The beginning of the press release:

Fairbanks, Alaska--Boys face high rates of a variety of mental health issues, in addition to lagging behind girls in academic performance and college attendance, according to two new papers by University of Alaska Fairbanks researcher Judith Kleinfeld. The studies, recently published in the journal Gender Issues, note that boys have higher rates of suicide, conduct disorders, emotional disturbance, premature death and juvenile delinquency than their female peers, as well as lower grades, test scores and college attendance rates. The first paper, "The State of American Boyhood," offers a status report on the academic, mental and social health of boys in the United States. Her conclusion: There is neither a "girl crisis" nor a "boy crisis." "Rather, boys and girls suffer from different types of characteristic problems," Kleinfeld wrote, noting that girls have higher rates of depression, suicide attempts and eating disorders. "Schools need to pay attention to the difficulties of both girls and boys and bring these problems to the attention of families, teachers and mental health professionals." Still, boys are in far more serious trouble, she argues.
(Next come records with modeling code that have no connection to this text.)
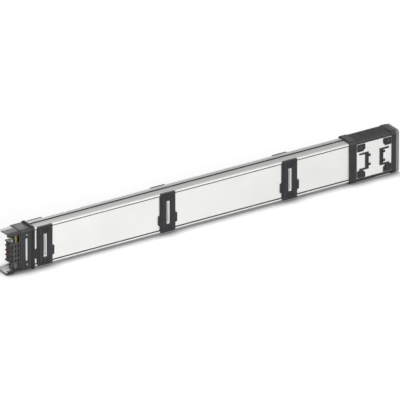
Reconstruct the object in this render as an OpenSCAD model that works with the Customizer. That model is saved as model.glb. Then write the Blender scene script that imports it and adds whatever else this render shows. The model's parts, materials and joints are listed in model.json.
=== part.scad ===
// Plug-in busbar trunking: a straight length with tap-off outlets on both sides.
// Millimetres. +X runs along the length, -Y is the front, +Z is up. The origin lies
// under the middle of the part, on the level that it stands on.

/* [Length] */
// Effective length, from one joint line to the next
effective_l = 1500; // [1400:10:2400]
// How far the joint sleeve reaches over the next length
overlap_l = 102; // [98:1:112]

/* [Casing] */
// Height of the folded casing
casing_h = 146; // [144:1:170]
// Depth of the folded casing, front to rear
casing_d = 62; // [60:1:80]
// Thickness of the casing sheet
sheet_t = 1.2; // [0.8:0.1:1.6]
// Outside radius of the long folded edges
fold_r = 4; // [3:0.5:5]
// Height of the edge rails above and below each side panel
rail_h = 7; // [6:0.5:9]
// How far each side panel is set back between its rails
panel_inset = 1.8; // [0.8:0.1:2.2]
// Distance of the upper seam from the rear face
seam_back = 25.4; // [22:0.2:28]
// Distance of the lower seam from the rear face
seam_low_back = 10; // [8:0.5:12]
// Width of the seams and of the seals in them
seam_w = 4; // [3:0.2:5]
// How far the rear shell's flanges lap under the front shell's
seam_lap = 12; // [8:1:12]
// How far the seals stand out of their seams
seal_rise = 2; // [0.4:0.1:2]

/* [Conductors] */
// Width of the busbars, front to rear
bar_w = 26; // [20:1:30]
// Thickness of the busbars
bar_t = 5; // [4:0.5:6]
// Distance between the busbars, centre to centre
bar_pitch = 17.5; // [17:0.5:18]
// Height of the lowest busbar's centre above the casing's underside
bar_first = 38; // [35:0.5:39]
// How far the busbars stop short of the next length's shells
bar_back = 5; // [3:0.5:8]
// Thickness of the contact plates above and below each bar end
contact_t = 3; // [2:0.25:3.5]
// Width of the contact plates
contact_w = 22; // [18:1:26]
// Thickness of the earth blades
earth_t = 3; // [2:0.5:4]

/* [Male end] */
// Length of the upper and lower tongues
tongue_l = 53; // [50:1:56]
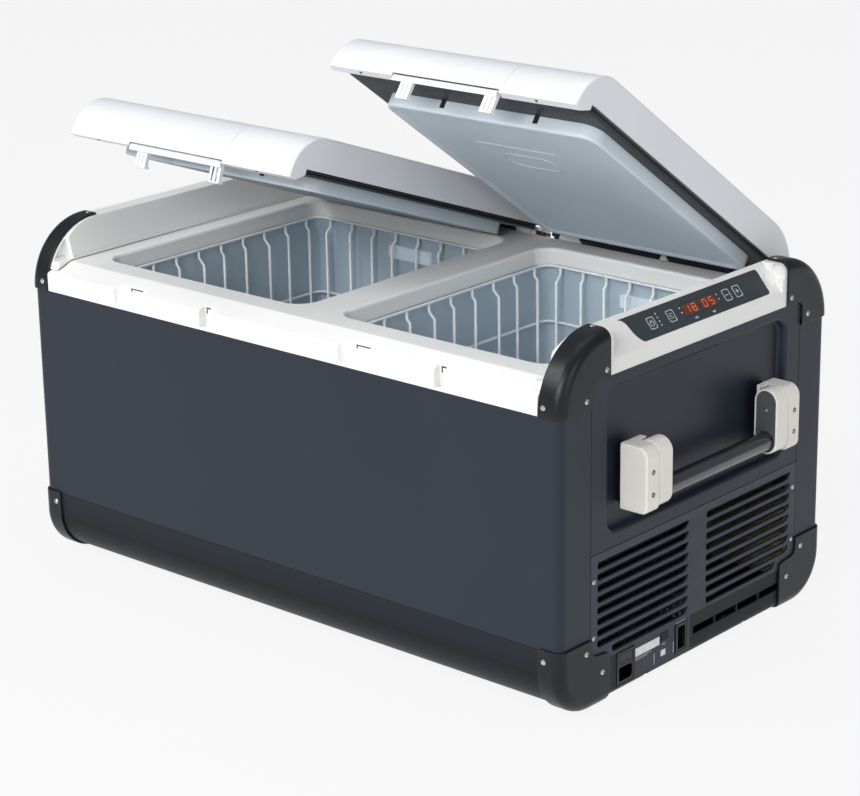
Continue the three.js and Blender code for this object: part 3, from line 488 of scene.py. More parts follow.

The gender gap in reading and writing at the end of high school, for example, is far wider than the gap in math and science ever was. More than a quarter of American male high school graduates can't understand a newspaper article, compared to about 10 percent of girls. Kleinfeld's second study, "No Map to Manhood: Male and Female Mindsets Behind the College Gender Gap," drew on in-depth interviews with 99 high school seniors in the Fairbanks area, as well as national statistics on college attendance. She aimed to shed light on why boys are less likely than girls to seek postsecondary education. "Males who do not have a college education are far more vulnerable to unemployment and the wages of men without a college education are plummeting," Kleinfeld said.